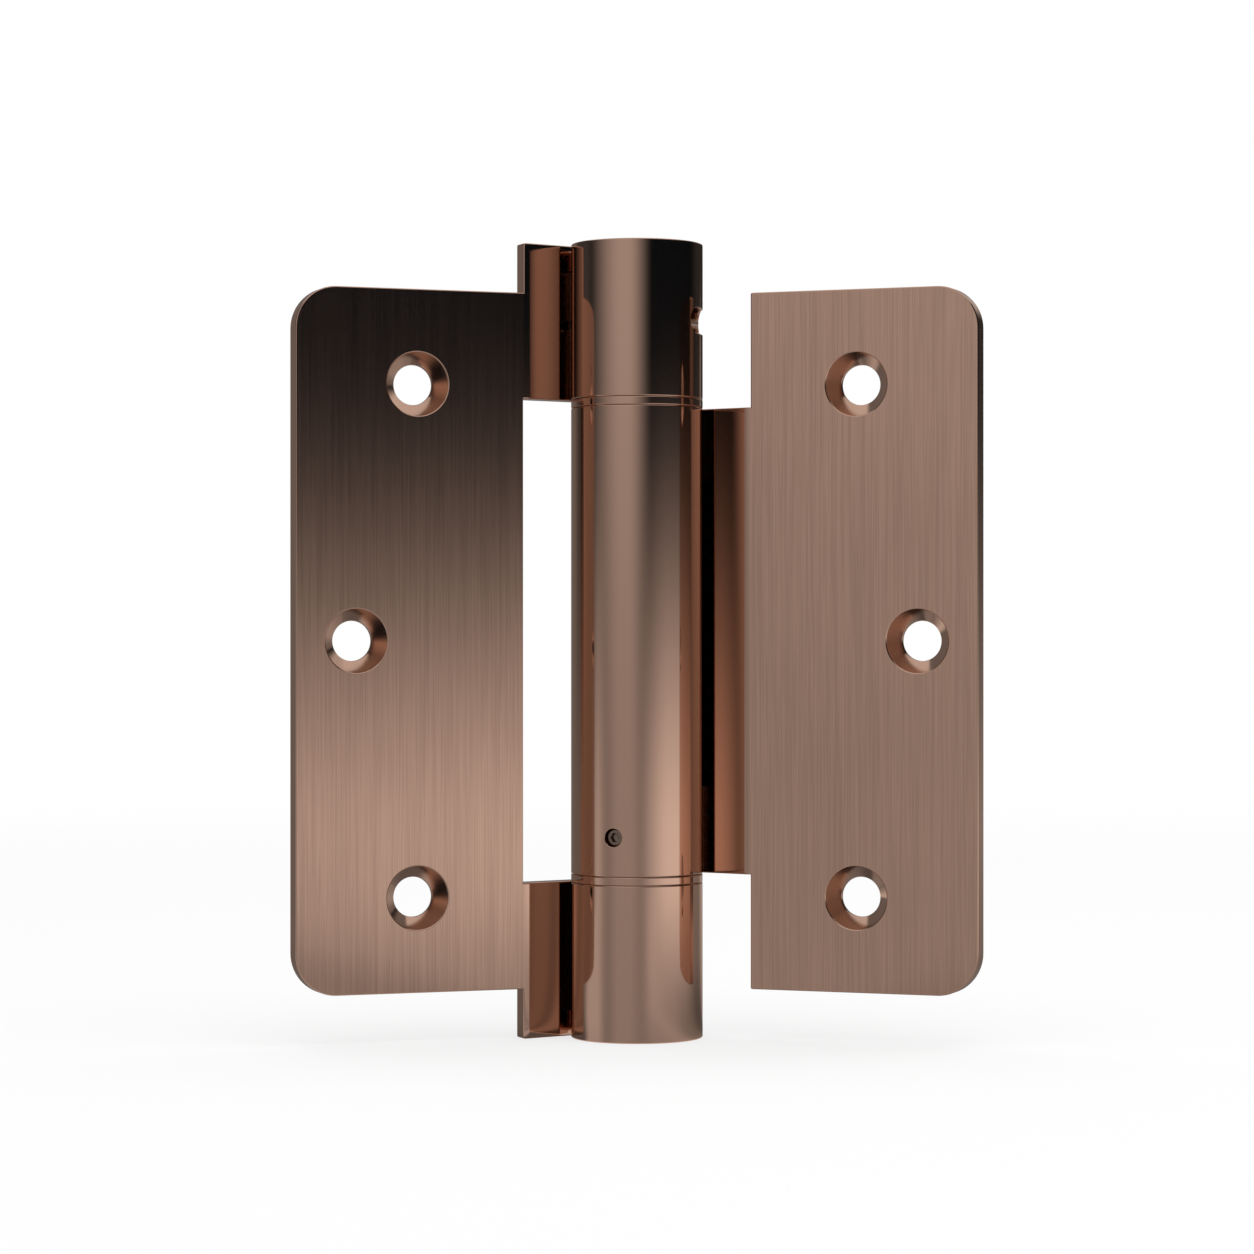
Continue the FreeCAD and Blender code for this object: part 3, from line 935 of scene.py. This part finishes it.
class BuildTensioner(bpy.types.Operator):
    """Turns and drills the tension collar, and grinds the pin in it"""

    bl_idname = "hinge.tensioner"
    bl_label = "Tension collar and pin"

    def execute(self, context):
        leaf, barrel = context.scene.hinge_leaf, context.scene.hinge_barrel
        chamfer, step_chamfer = barrel.plug_chamfer * MM, 0.15
        plug, journal = barrel.plug_radius * MM, barrel.journal_radius * MM
        arbor, arbor_length = barrel.arbor_radius * MM, 8.0
        shoulder, drive, top = barrel.upper_ring * MM, barrel.collar_drive * MM, barrel.collar_top * MM
        hole_height = (barrel.upper_ring_top + barrel.height) / 2 * MM
        floor = plug - barrel.winding_depth * MM
        section = [
            (0, drive - arbor_length),
            (arbor, drive - arbor_length),
            (arbor, drive),
            (journal, drive),
            (journal, shoulder),
            (plug, shoulder),
            (plug, top),
            (0, top),
        ]
        body = turned(section, [(6, chamfer, 2), (5, step_chamfer, 2), (1, chamfer, 2)])
        hole, flare = barrel.winding_radius * MM, 0.1
        drill = [
            (0, floor),
            (hole, floor),
            (hole, plug - flare),
            (hole + 2 * flare, plug + flare),
            (0, plug + flare),
        ]
        cutters = []
        for index in range(barrel.winding_holes):
            azimuth = barrel.pin_azimuth + math.tau * index / barrel.winding_holes
            cutters.append(aimed(turned(drill, steps=WINDING_STEPS), azimuth, hole_height))
        mesh = evened(cut(mesh_from(body, "collar"), cutters))
        finished("tension_collar_plug", mesh, "tensioner", "tension_collar", "plug_steel", "turned_steel")
        tip = (barrel.bore_radius + leaf.plate - barrel.pin_recess) * MM
        tip_round, end_chamfer = (2, 0.2, 4), (1, 0.1, 2)
        pin = turned(block(0, barrel.pin_radius * MM, floor, tip), [tip_round, end_chamfer], PIN_STEPS)
        mesh = evened(mesh_from(aimed(pin, barrel.pin_azimuth, hole_height), "pin"))
        finished("tension_pin_rod", mesh, "tensioner", "tension_pin", "pin_steel", "ground_steel")
        return {"FINISHED"}


class BuildGrubScrew(bpy.types.Operator):
    """Turns the grub screw with its thread, and cuts its hexagon socket"""

    bl_idname = "hinge.grub_screw"
    bl_label = "Grub screw"

    def execute(self, context):
        leaf, barrel = context.scene.hinge_leaf, context.scene.hinge_barrel
        play, thread_depth, tip_chamfer, head_chamfer = 0.04, 0.25, 0.15, 0.2
        crest = barrel.grub_radius * MM - play
        root = crest - thread_depth
        pitch = barrel.grub_pitch * MM
        head = (barrel.bore_radius + leaf.plate - barrel.grub_recess) * MM
        tip = head - barrel.grub_length * MM
        section = [(0, tip), (root - tip_chamfer, tip), (root, tip + tip_chamfer)]
        turns = int((head - tip - 3 * head_chamfer) / pitch)
        # Each turn rises to a narrow crest and falls back to the next root
        for turn in range(turns):
            low = tip + tip_chamfer + turn * pitch
            section += [(crest, low + 0.45 * pitch), (crest, low + 0.6 * pitch), (root, low + pitch)]
        section += [(crest, head - head_chamfer), (crest - head_chamfer, head), (0, head)]
        azimuth, height = barrel.grub_azimuth, barrel.grub_height * MM
        screw = mesh_from(aimed(turned(section, steps=PIN_STEPS), azimuth, height), "screw")
        corner = barrel.socket_flats / 2 * MM / math.cos(math.pi / 6)
        floor, drill_point = head - barrel.socket_depth * MM, 0.3
        section = block(0, corner, floor, head + CLEAR)
        section[0] = (0, floor - drill_point)
        socket = aimed(turned(section, steps=6), azimuth, height)
        mesh = evened(cut(screw, [socket]), math.radians(25))
        finished("grub_screw", mesh, "door_side", "anchor_set_screw", "screw_steel", "dark_steel")
        return {"FINISHED"}


class FinishInnerParts(bpy.types.Operator):
    """Gives the spring, its anchor and the bushes their finishes"""

    bl_idname = "hinge.inner_parts"
    bl_label = "Spring, anchor and bushes"

    def execute(self, context):
        finishes = {
            "torsion_spring": "tempered_wire",
            "spring_anchor": "turned_steel",
            "upper_bush": "black_nylon",
            "lower_bush": "black_nylon",
        }
        for node, kind in finishes.items():
            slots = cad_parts[node].data.materials
            slots.clear()
            slots.append(finish(kind))
        return {"FINISHED"}


# The stage


WHITE = (1.0, 1.0, 1.0, 1.0)
# In metres, for the pattern on the floor that the barrel mirrors.
BARREL_RADIUS = 0.0095


def card_material(stage):
    """The brightness of the cards round the object, by azimuth in degrees, distance and height."""
    material, board = new_material("studio_cards")
    ease, bump = board.smooth_step, board.bump
    x, y, z = board.axes(board.object_place())
    azimuth = x.maths("ARCTAN2", x, y * -1.0) * math.degrees(1)
    distance = (x * x + y * y) ** 0.5

    # Above the floor: a softbox beside the camera, between dark flags, and a bright wall high behind
    box = ease(azimuth, -96.0, -25.0) * ease(azimuth, 27.0, -16.0) * ease(z, 0.05, 0.2, 0.86, 1.0)
    side = ease(azimuth, -82.0, -98.0, 0.0, stage.side_flag)
    back_left = ease(azimuth, -120.0, -140.0, 0.0, 0.138)
    back_right = ease(azimuth, 105.0, 130.0, 0.0, 0.03)
    back_right = back_right + bump(azimuth, 147.0, 7.0) * ease(z, 0.175, 0.14, 0.0, 0.24)
    wall = ease(azimuth, 140.0, 150.0) * ease(z, 0.18, 0.34, 0.0, 0.8)
    high = stage.flag + side + back_left + back_right + wall + box * (stage.softbox - stage.flag)

    # On the floor: a painted pool of light on the right, with two darker bands in front, and a painted
    # shadow of the object close to it.
    # A place near the barrel is mirrored where a far place of a larger azimuth is.
    mirrored = azimuth * (distance * 2.0) / (distance * 2.0 - BARREL_RADIUS)
    at_foot = azimuth - ease(distance, 0.06, 0.01, 0.0, 20.0)
    # A painted pool of light on the mirrored floor, to the right
    pool_on_right = ease(at_foot, 5.0, 58.0) * ease(azimuth, 122.0, 74.0, 0.15, 1.0)
    left = ease(mirrored, -57.0, -77.0) * ease(distance, 0.0, 0.04, 0.12, 0.18)
    turned_back = mirrored + ease(distance, 0.3, 0.05, 0.0, 22.0)
    far_left = ease(turned_back, -71.0, -89.0, 0.0, 0.45)
    behind = ease(azimuth, -128.0, -158.0, 0.0, 0.6) * bump(distance, 0.15, 0.13)
    bands = bump(mirrored, -52.0, 20.0) * 0.115 + bump(azimuth, 6.0, 19.0) * 0.09
    low = 0.47 + pool_on_right * 0.57 + left - far_left + behind - bands
    # Painted shadow of the object: the mirrored floor dims close to it
    out_of_painted_shadow = ease(distance, -0.04, 0.36, 0.35, 1.0)
    low = low * (out_of_painted_shadow + (1.0 - out_of_painted_shadow) * (1.0 - pool_on_right) * 0.9)
    low = low * ease(azimuth, 85.0, 125.0, 1.0, 0.5)
    low = low * (1.0 + bump(azimuth, 24.0, 16.0) * bump(distance, 0.17, 0.2) * 0.12)
    # More painted shade on the mirrored floor close to the object, at the right and behind
    in_painted_shadow = ease(distance, 0.15, 0.03)
    low = low * (1.0 - in_painted_shadow * ease(azimuth, 55.0, 100.0, 0.0, 0.45))
    low = low + ease(azimuth, 135.0, 150.0, 0.0, 0.2)

    # Full on the floor, gone at the fade's height
    fade = ease(z, stage.flag_fade, -0.04, 0.0, 1.105) ** 1.52
    lit = high + (low - high) * fade
    rise = ease(z, stage.card_height * 0.8, stage.card_height)
    brightness = lit + (stage.ceiling - lit) * rise
    haze = stage.cool_haze
    shown = {"Red": brightness, "Green": brightness + haze / 2, "Blue": brightness + haze}
    board.show(board.glow(board.add("ShaderNodeCombineColor", inputs=shown)))
    material.cycles.emission_sampling = "NONE"
    return material


def seen_directly(board):
    """1 for what the camera sees, also in a mirror or through glass."""
    rays = [
        board.add("ShaderNodeLightPath", output=f"Is {kind} Ray")
        for kind in ("Camera", "Glossy", "Transmission")
    ]
    total = rays[0] + rays[1] + rays[2]
    return total.maths("MINIMUM", total, 1.0)


class SetTheStage(bpy.types.Operator):
    """Puts up the floor, the cards, the light, the world and the camera"""

    bl_idname = "hinge.stage"
    bl_label = "Stage"

    def execute(self, context):
        stage = context.scene.hinge_stage
        self.floor(context, stage)
        self.cards(context, stage)
        self.light(context, stage)
        self.camera(context, stage)
        context.scene.view_settings.view_transform = "Standard"
        return {"FINISHED"}

    def floor(self, context, stage):
        bm = bmesh.new()
        bmesh.ops.create_grid(bm, x_segments=1, y_segments=1, size=stage.floor_reach)
        floor = placed("floor", mesh_from(bm, "floor"))
        material, board = new_material("pale_floor")
        matt = board.add("ShaderNodeBsdfDiffuse", inputs={"Color": (*stage.floor_colour, 1.0)})
        glow = board.glow(WHITE)
        x, y = board.axes(board.object_place(), 2)
        # Near the object a part of the matt floor is left, which takes its shadow
        share_shown = board.smooth_step((x * x + y * y) ** 0.5, 0.1, 0.8, 0.7, 1.0)
        board.show(board.blend(seen_directly(board) * share_shown, matt, glow))
        floor.data.materials.append(material)

    def cards(self, context, stage):
        radius, height, lift = stage.card_radius, stage.card_height, stage.card_lift
        bm = bmesh.new()
        points = [(stage.card_opening, lift), (radius, lift), (radius, height), (0.0, height)]
        corners = [bm.verts.new((0.0, -distance, level)) for distance, level in points]
        for pair in zip(corners, corners[1:]):
            bm.edges.new(pair)
        spun(bm)
        cards = placed("cards", mesh_from(bm, "cards"))
        cards.data.materials.append(card_material(stage))
        for kind in ("camera", "diffuse", "transmission", "volume_scatter", "shadow"):
            setattr(cards, f"visible_{kind}", False)

    def light(self, context, stage):
        lamp = bpy.data.lights.new("overhead", "AREA")
        lamp.shape = "SQUARE"
        lamp.size = stage.lamp_size
        lamp.energy = stage.lamp_power
        overhead = placed("overhead", lamp)
        overhead.location = stage.lamp_place
        overhead.visible_glossy = False
        world = bpy.data.worlds.new("white_room")
        world.use_nodes = True
        context.scene.world = world
        board = Board(world.node_tree)
        ambient, shown = (
            board.add("ShaderNodeBackground", inputs={"Color": WHITE, "Strength": strength})
            for strength in (stage.ambient, 1.0)
        )
        board.show(board.blend(seen_directly(board), ambient, shown), "World")

    def camera(self, context, stage):
        lens = bpy.data.cameras.new("camera")
        lens.sensor_width = 36.0
        lens.lens = stage.focal_length
        lens.shift_x = stage.shift_x
        lens.shift_y = stage.shift_y
        lens.clip_start = 0.01
        camera = placed("camera", lens)
        camera.location = (0.0, -stage.camera_distance, stage.camera_height)
        camera.rotation_euler = (math.pi / 2, 0.0, 0.0)
        context.scene.camera = camera


STEPS = (
    BuildFrameLeaf,
    BuildDoorLeaf,
    BuildWashers,
    BuildCaps,
    BuildTensioner,
    BuildGrubScrew,
    FinishInnerParts,
    SetTheStage,
)


class HingePanel(bpy.types.Panel):
    """Lists the steps that build the hinge"""

    bl_idname = "VIEW3D_PT_spring_hinge"
    bl_label = "Spring Hinge"
    bl_space_type = "VIEW_3D"
    bl_region_type = "UI"
    bl_category = "Spring Hinge"

    def draw(self, context):
        for step in STEPS:
            self.layout.operator(step.bl_idname)
        for setting in SETTINGS:
            group = getattr(context.scene, setting)
            box = self.layout.box()
            for name in group.bl_rna.properties.keys():
                if name not in ("name", "rna_type"):
                    box.prop(group, name)


SETTINGS = {
    "hinge_leaf": LeafSizes,
    "hinge_barrel": BarrelSizes,
    "hinge_finish": FinishColours,
    "hinge_stage": StageSettings,
}
CLASSES = (*SETTINGS.values(), *STEPS, HingePanel)


def register():
    """Registers the classes and hangs the settings on the scene."""
    for item in CLASSES:
        bpy.utils.register_class(item)
    for name, group in SETTINGS.items():
        setattr(bpy.types.Scene, name, PointerProperty(type=group))


def unregister():
    """Takes back what register did."""
    for name in reversed(SETTINGS):
        delattr(bpy.types.Scene, name)
    for item in reversed(CLASSES):
        bpy.utils.unregister_class(item)


def main():
    """Builds everything."""
    register()
    bpy.ops.hinge.frame_leaf()
    bpy.ops.hinge.door_leaf()
    bpy.ops.hinge.washers()
    bpy.ops.hinge.caps()
    bpy.ops.hinge.tensioner()
    bpy.ops.hinge.grub_screw()
    bpy.ops.hinge.inner_parts()
    bpy.ops.hinge.stage()


if __name__ == "__main__":
    main()
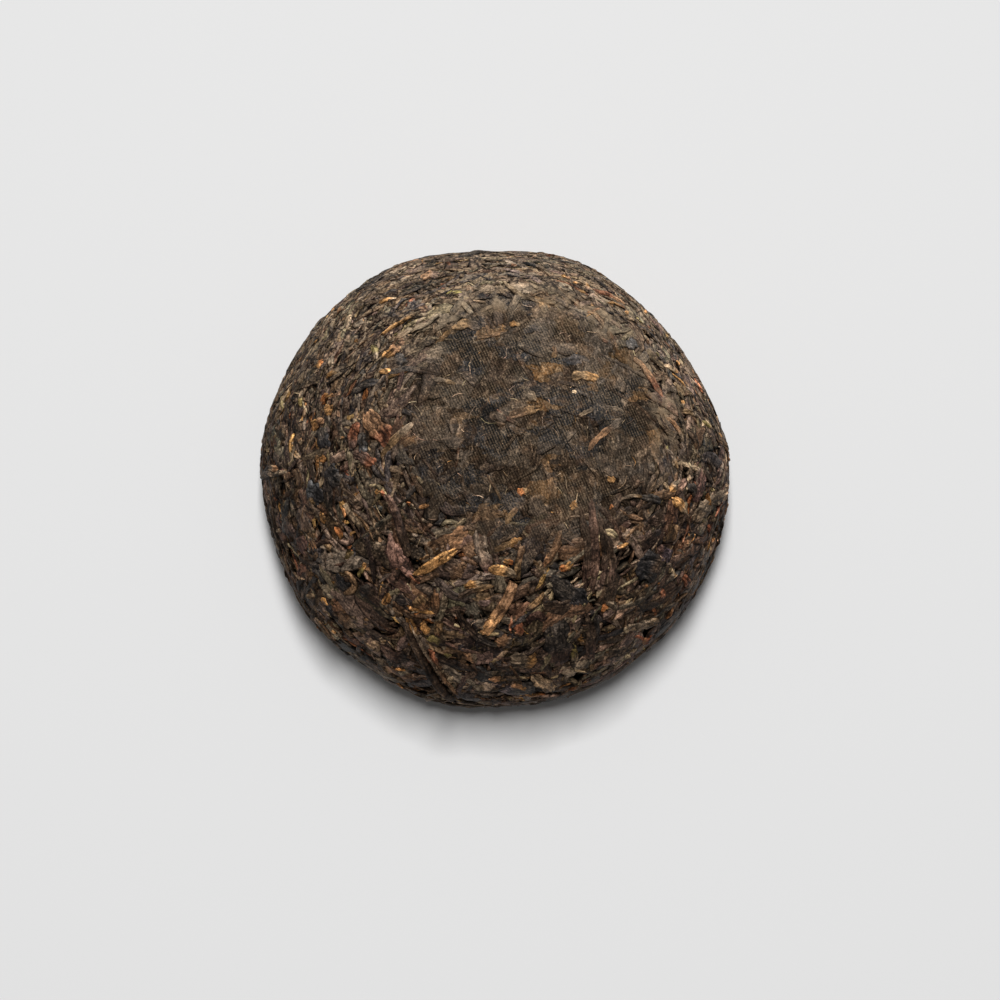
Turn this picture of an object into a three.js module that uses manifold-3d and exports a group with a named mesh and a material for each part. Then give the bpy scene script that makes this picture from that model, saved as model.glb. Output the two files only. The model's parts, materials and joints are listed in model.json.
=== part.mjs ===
// A pu-erh tuocha: a small bowl-shaped cake of compressed tea leaves, dome up, standing on its rim.
// The dome is the side that the pressing cloth covered, and the hollow underneath is where the
// cloth's knot was. The whole cake is one pressed body: strips of rolled leaf, flat leaf pieces,
// buds and twigs lie in its skin and stand a little proud of it.
// Millimetres, +Z up, the origin on the table under the middle of the cake.

import * as THREE from 'three';
import { mergeVertices } from 'three/addons/utils/BufferGeometryUtils.js';
import Module from 'manifold-3d';

// ---- Driving dimensions of the pressed body ----
const RADIUS = 40.4; // from the axis to the widest ring, before the leaves that stand proud
const HEIGHT = 42.4; // from the table to the top of the dome
const WIDEST_Z = 12.5; // height of the widest ring
const FOOT_RADIUS = 29.5; // middle of the rounded rim that the cake stands on
const FOOT_DIP = 0.9; // how far the rounded rim would reach below the table if it weren't pressed flat
const HOLLOW_DEPTH = 21; // from the table to the roof of the hollow
const NAVEL_DEPTH = 3.5; // the dent that the knot's tip left in that roof
const NAVEL_RADIUS = 4.5;

// The shape of the profile's curves, as shares of the span that each curve crosses.
const DOME_CROWN = 0.54; // how flat the crown is
const DOME_FLANK = 0.57; // how upright the flank is
const TUCK = 0.55; // how full the rounding is between the widest ring and the rim
const LIP = 0.3; // how round the hollow's lip is
const ROOF = 0.62; // how wide the hollow's roof is

// The outline isn't a true circle: [waves round the cake, height of the wave, degrees to its crest].
const LOBES = [
  [2, 0.55, -41],
  [3, 0.3, 3],
  [4, 0.3, -12],
  [5, 0.22, -10],
];
// Low swells left by uneven packing: [waves per 100 mm along X, Y, Z, height, degrees of phase].
const SWELLS = [
  [2.1, 1.4, 1.0, 0.3, 20],
  [-1.3, 2.6, 1.7, 0.25, 75],
  [3.9, -2.8, 2.2, 0.16, 140],
  [-3.1, -4.2, 3.6, 0.14, 250],
];
const PLEATS = 9; // folds of the gathered cloth, printed in the hollow's wall
const PLEAT_HEIGHT = 0.7;
const PLEAT_TWIST = 50; // degrees that the folds turn between the lip and the roof

const BALL_DETAIL = 10; // steps along each edge of the icosahedron that the skin is made from
const PROFILE_STEPS = 400;
const HOLLOW_FOCUS_Z = -12; // a point on the axis from which the whole of the hollow's skin is seen
const TABLE_SLAB = 10; // thickness of the block that is cut away below the table
const WELD = 1e-4; // vertices closer than this are one

// ---- Driving dimensions of the leaves that show ----
const SINK = 0.35; // how deep a leaf's edges are pressed in
const ROOT = 1.3; // how deep its underside lies
const LEAF_STEPS = 4; // stretches that a leaf is divided into along its midrib

// Sections across a leaf: [place across it from -1 to 1, share of the leaf's lift].
const SECTIONS = {
  strip: [[-1, -1], [0, 1], [1, -1]],
  bud: [[-1, -1], [0, 1], [1, -1]],
  twig: [[-1, -1], [-0.55, 1], [0.55, 1], [1, -1]],
  leaf: [[-1, -1], [-0.75, 1], [0, 0.7], [0.75, 1], [1, -1]],
};
// How a leaf's width runs from tip to tip: the power of a half sine, so 0.2 is blunt and 1 is pointed.
const TAPER = { strip: 0.6, bud: 0.85, twig: 0, leaf: 0.35 };

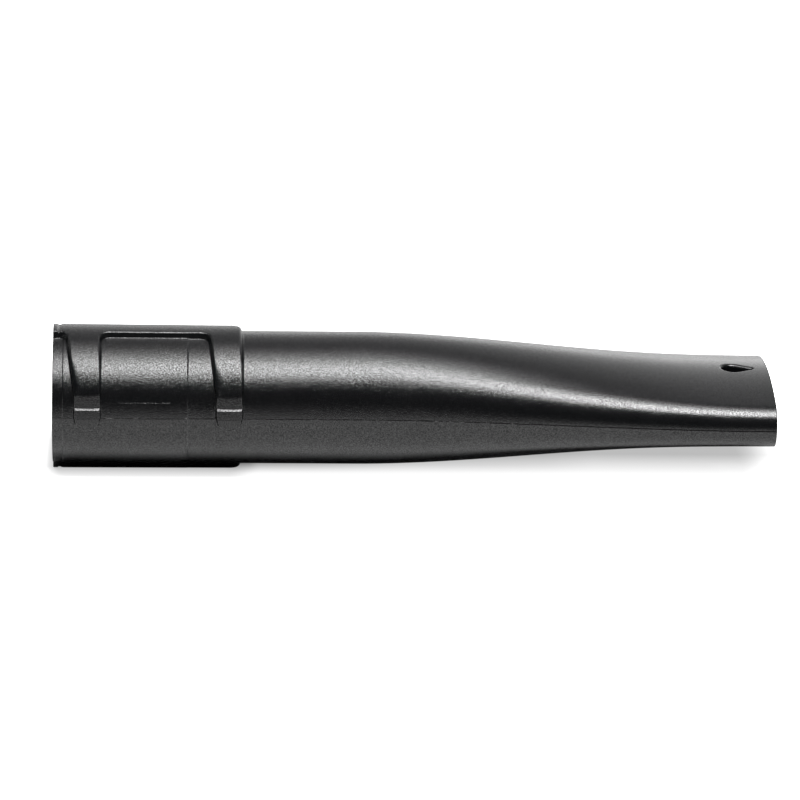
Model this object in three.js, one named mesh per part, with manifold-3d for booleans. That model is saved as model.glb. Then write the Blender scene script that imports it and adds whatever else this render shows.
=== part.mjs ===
// Flat blower-tube nozzle: a bayonet collar, a round duct and a wide flat outlet,
// made of two half shells that meet on a seam at half height.
// Millimetres. The origin is the centre of the inlet rim, +X runs along the duct
// to the outlet, +Z is square to the flat outlet.
import * as THREE from 'three';
import { mergeVertices } from 'three/addons/utils/BufferGeometryUtils.js';
import Module from 'manifold-3d';

const wasm = await Module();
wasm.setup();

// Duct
const LENGTH = 411.5;
const WALL = 2.2;
const TUBE_RADIUS = 38.1;
const TAPER_START = 173.3;
const OUTLET_HALF_WIDTH = 54.2;
const OUTLET_HALF_HEIGHT = 19.4;
const ROUND_CROWN_ANGLE = 45;
const OUTLET_CROWN_ANGLE = 18.9;
const SEAM_GAP = 0.3;

// Collar
const COLLAR_RADIUS = 38.6;
const COLLAR_LENGTH = 76.9;
const LIP_RADIUS = 38.3;
const LIP_LENGTH = 6;
const LUG_TRACK_RADIUS = 42;
const LUG_TRACK_END_RADIUS = 41.75;
const LUG_TRACK_LENGTH = 108.5;
const LUG_TRACK_HALF_WIDTH = 7.3;
const TRACK_FILLET = 4.7;
const NOTCH_X = 3.7;
const NOTCH_WIDTH = 2.6;
const NOTCH_DEPTH = 1;

// The two cross tracks that run down from the long lug track, each with its own
// slanted left edge, and the pocket at the end of each
const CROSS_TRACKS = [
  { topLeft: 8, bottomLeft: 12.5, bottomRight: 27.7, topRight: 28.3 },
  { topLeft: 89.2, bottomLeft: 93.4, bottomRight: 108.5, topRight: 108.5 },
];
const FACET_Y = 39.7;
const POCKET_Y = 41;
const POCKET_TOP = 5.2;
const LEDGE = POCKET_Y - FACET_Y;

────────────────

**TASK TO CARRY OUT**: Reproduce, exactly as written, the stretch of lines whose first line is the one with "Model this object" and whose last line is the one with "const NOTCH_DEPTH = 1;".

**FINISHED TASK**:
Model this object in three.js, one named mesh per part, with manifold-3d for booleans. That model is saved as model.glb. Then write the Blender scene script that imports it and adds whatever else this render shows.
=== part.mjs ===
// Flat blower-tube nozzle: a bayonet collar, a round duct and a wide flat outlet,
// made of two half shells that meet on a seam at half height.
// Millimetres. The origin is the centre of the inlet rim, +X runs along the duct
// to the outlet, +Z is square to the flat outlet.
import * as THREE from 'three';
import { mergeVertices } from 'three/addons/utils/BufferGeometryUtils.js';
import Module from 'manifold-3d';

const wasm = await Module();
wasm.setup();

// Duct
const LENGTH = 411.5;
const WALL = 2.2;
const TUBE_RADIUS = 38.1;
const TAPER_START = 173.3;
const OUTLET_HALF_WIDTH = 54.2;
const OUTLET_HALF_HEIGHT = 19.4;
const ROUND_CROWN_ANGLE = 45;
const OUTLET_CROWN_ANGLE = 18.9;
const SEAM_GAP = 0.3;

// Collar
const COLLAR_RADIUS = 38.6;
const COLLAR_LENGTH = 76.9;
const LIP_RADIUS = 38.3;
const LIP_LENGTH = 6;
const LUG_TRACK_RADIUS = 42;
const LUG_TRACK_END_RADIUS = 41.75;
const LUG_TRACK_LENGTH = 108.5;
const LUG_TRACK_HALF_WIDTH = 7.3;
const TRACK_FILLET = 4.7;
const NOTCH_X = 3.7;
const NOTCH_WIDTH = 2.6;
const NOTCH_DEPTH = 1;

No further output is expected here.